Democratic presidential candidate Carol Moseley Braun discussed the spontaneity of her decision to run for president and criticized a remark by former Vermont Gov. Howard Dean at GW Thursday.
Speaking to about 30 students from the Elizabeth J. Somers Women’s Leadership Program at the Mount Vernon Campus, Braun said she originally planned to restore her family’s farm in Alabama after her three-year stint as ambassador to New Zealand ended in 2001.
But after the Sept. 11, 2001, terrorist attacks she said she was “animated by a sense of duty to the nation and a patriotic desire to serve.
“Friends and supporters called on me to get back into the political agenda,” Braun said. “They made me realize that it’s not time to go to Walden Pond yet.”
Despite being out of politics for three years and lacking the multi-million dollar coffers of other candidates, Braun said she has an equal chance of winning the Democratic nomination.
“We have an uphill battle, but in the end I hope people can see the strength of my message and the clarity of my vision,” said Braun, who has not emerged as a front runner among the nine Democratic candidates. “I make the government work for people. I tell people what I believe, and I hold myself to it. This is a very serious campaign.”
Braun said her diverse leadership experiences, which include a term as a senator from Illinois and several elected state and county positions, give her an edge over the other candidates.

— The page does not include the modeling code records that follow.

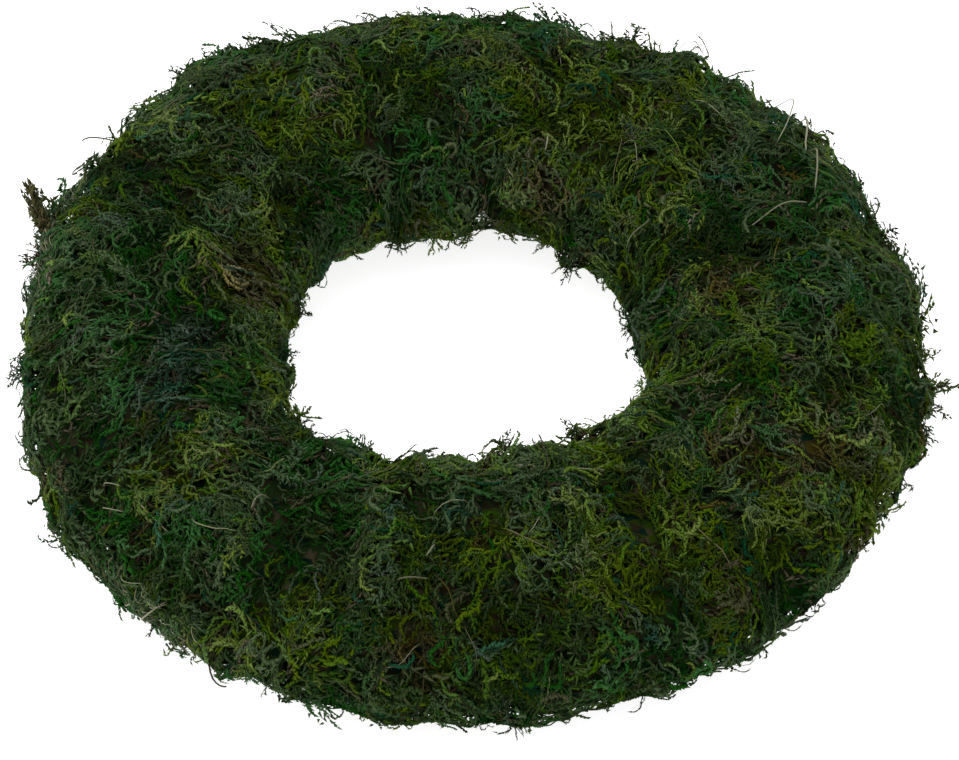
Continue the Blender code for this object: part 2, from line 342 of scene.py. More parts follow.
floor_shape = bmesh.new()
bmesh.ops.create_grid(floor_shape, x_segments=1, y_segments=1, size=FLOOR_HALF_WIDTH)
floor = new_object("floor", new_mesh("floor", floor_shape))
white, white_tree = make_material("white_floor")
finish_material(white_tree, {
    "Base Color": (FLOOR_WHITE, FLOOR_WHITE, FLOOR_WHITE, 1),
    "Roughness": 0.9,
    "Emission Color": (1, 1, 1, 1),
    "Emission Strength": FLOOR_GLOW,
})
floor.data.materials.append(white)
print("lamps", [lamp[0] for lamp in LAMPS])

# %% [markdown]
# ## Straw and wire
#
# Both are hidden but for the narrow gap beneath the wreath. The straw ring is a bundle of stalks
# that run along the ring, so its pattern is noise that is stretched along it. A picture of straw
# would do as well, but noise needs no picture. The wire is thin and lacquered green.

# %% Straw and wire
STRAW_STRETCH = (14, 900)
STRAW_COLOURS = (
    # place, colour
    (0.30, (0.16, 0.10, 0.035)),
    (0.48, (0.42, 0.30, 0.12)),
    (0.70, (0.62, 0.50, 0.26)),
)
LACQUER_SCALE = 260.0
LACQUER_COLOURS = (
    (0.42, (0.010, 0.034, 0.016)),
    (0.62, (0.020, 0.060, 0.026)),
    (0.74, (0.09, 0.08, 0.06)),
)


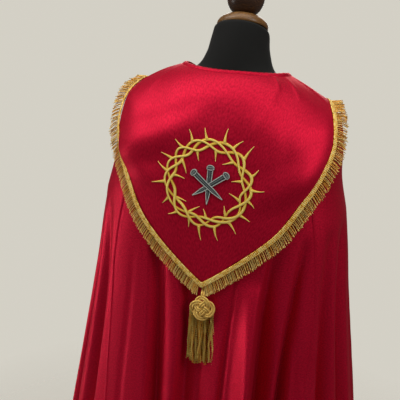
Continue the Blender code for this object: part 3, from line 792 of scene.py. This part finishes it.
def silk_thread(name, edge, middle, light):
    """Embroidery thread: fine stitches across each stroke, with a painted highlight on its
    crown and painted shade towards its edges, which the edge colour carries.
    """
    nodes = Nodes(name)
    stitch = nodes.noise((2600, 160, 1), 2)
    blend = nodes.scaled(nodes.tone(), 0.8, nodes.scaled(stitch, 0.22))
    return nodes.surface(nodes.ramp(blend, (0.10, edge), (0.45, middle), (0.82, light)),
                         (stitch, 0.28, 0.50), (stitch, 0.00025, 0.9),
                         Specular_IOR_Level=0.35, Metallic=0.15)


def jersey():
    """Black knitted cover of the form."""
    nodes = Nodes("form_jersey")
    wear = nodes.noise((8, 8, 5), 4, "Object")
    ribs = nodes.noise((900, 900, 2600), 2, "Object")
    return nodes.surface(nodes.mix(wear, (0.0040, 0.0042, 0.0040), (0.0085, 0.0088, 0.0082)),
                         (wear, 0.80, 0.95), (ribs, 0.0003, 0.6),
                         Sheen_Weight=0.03, Sheen_Roughness=0.5, Specular_IOR_Level=0.25)


def wood(name, dark, middle, light, stretch, gloss):
    """Turned and varnished walnut, with rings and fine pores."""
    nodes = Nodes(name)
    rings = nodes.add("TexWave", {"Vector": nodes.coordinates(stretch, "Object"),
                                  "Scale": 2.4, "Distortion": 7.0, "Detail": 4.0,
                                  "Detail Scale": 1.6},
                      wave_type="RINGS", rings_direction="X").outputs["Fac"]
    pores = nodes.noise((700, 90, 700), 3, "Object")
    blend = nodes.scaled(rings, 0.5, nodes.scaled(nodes.noise(stretch, 4, "Object"), 0.5))
    grain = nodes.ramp(blend, (0.22, dark), (0.52, middle), (0.85, light))
    return nodes.surface(nodes.mix(nodes.scaled(pores, 0.35), grain, dark),
                         (pores, gloss, gloss + 0.16), (pores, 0.0001, 0.4),
                         Coat_Weight=0.18, Coat_Roughness=0.14, Specular_IOR_Level=0.35)


def steel(name):
    """Black powder-coated steel, worn a little."""
    nodes = Nodes(name)
    wear = nodes.noise((9, 9, 4), 5, "Object")
    speck = nodes.noise((420, 420, 420), 2, "Object")
    return nodes.surface(nodes.mix(wear, (0.020, 0.020, 0.022), (0.045, 0.044, 0.044)),
                         (wear, 0.38, 0.62), (speck, 0.0002, 0.35), Metallic=0.5)


# ---- the cope

def make_cope(material):
    """The three panels, parted at the two back seams."""
    down = np.concatenate((linspace(CLOTH_TOP, SHOULDER_DOWN, PANEL_ROWS[0]),
                           linspace(SHOULDER_DOWN, HEM - HEM_TURN, PANEL_ROWS[1])[1:],
                           HEM - HEM_ROWS))
    lip = LIP_COLUMNS / PANEL_WIDTH
    across = np.concatenate((lip, linspace(lip[-1], 1 - lip[-1], PANEL_COLUMNS)[1:-1],
                             1 - lip[::-1]))

    def margin(d):
        return PANEL_GAP / 2 / section(d).side_x

    def panel(a, d, low, high, side=1):
        """Points between two edges: a lip along each, a groove along the hem's stitches."""
        from_edge = np.minimum(a, 1 - a) * (high - low) * section(d).side_x
        groove = STITCH_DEPTH * bell((HEM - HEM_WIDTH - d) / STITCH_HALF_WIDTH)
        rise = LIP_RISE * bell(from_edge / LIP_WIDTH) - groove
        return cope_point(side * between(low, high, a), d, rise)

    def back(a, d):
        return panel(a, d, margin(d) - seam_angle(d, RIGHT_SEAM),
                     seam_angle(d, LEFT_SEAM) - margin(d))

    def front(side, seam):
        return lambda a, d: panel(a, d, seam_angle(d, seam) + margin(d), front_angle(d), side)

    return [cloth_sheet(node, place, across, down, CLOTH, material) for node, place in (
        ("cope_back", back), ("cope_front_left", front(1, LEFT_SEAM)),
        ("cope_front_right", front(-1, RIGHT_SEAM)))]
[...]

“I have more experience than most other candidates since I have been a part of international, local and state government,” Braun said. “Also, I have a solid grounding in policy and a legal practice background.”
Braun criticized a comment by Dean, who was forced to publicly apologize after saying he wanted to be a candidate for “guys with Confederate flags on their pickup trucks” in early November.
“The Confederate flag is a symbol of racism and lynching, and Howard Dean needed to understand that,” she said. “His apology was absolutely necessary.”
She also highlighted several policy differences between herself and President George W. Bush.
“I think we need to bring a different voice to the conversation and expand our democracy in a different direction,” she said. “I oppose the war in Iraq. We need to get back to Congress declaring war as precedent.”
Advocating a single-payer health care system, Braun said the current system is out of date and unnecessarily complicated.
“Right now we are paying for health care in the most irrational way,” she said. “We have this hodgepodge system that tries to blend public systems with private systems, and they don’t fit.”
As the only female black candidate, Braun differs from Bush and his predecessors, who have typically been white Protestant males. However, she said the differences make her fit to be president.
“As Americans, we are all mixed up,” she said. “Every group within this country brings something unique. We are stronger as a country because we bring all these experiences together.”
Braun encouraged students to look at the 2004 presidential election as one that will determine who will decide their future instead of a popularity contest.
“People get too caught up in the politics of an election – such as the candidate’s personality, the ratings in the polls – when the real objective is levers of government and who will make decisions that affect all of us,” she said. “The U.S. needs your active involvement in order to continue the democracy.”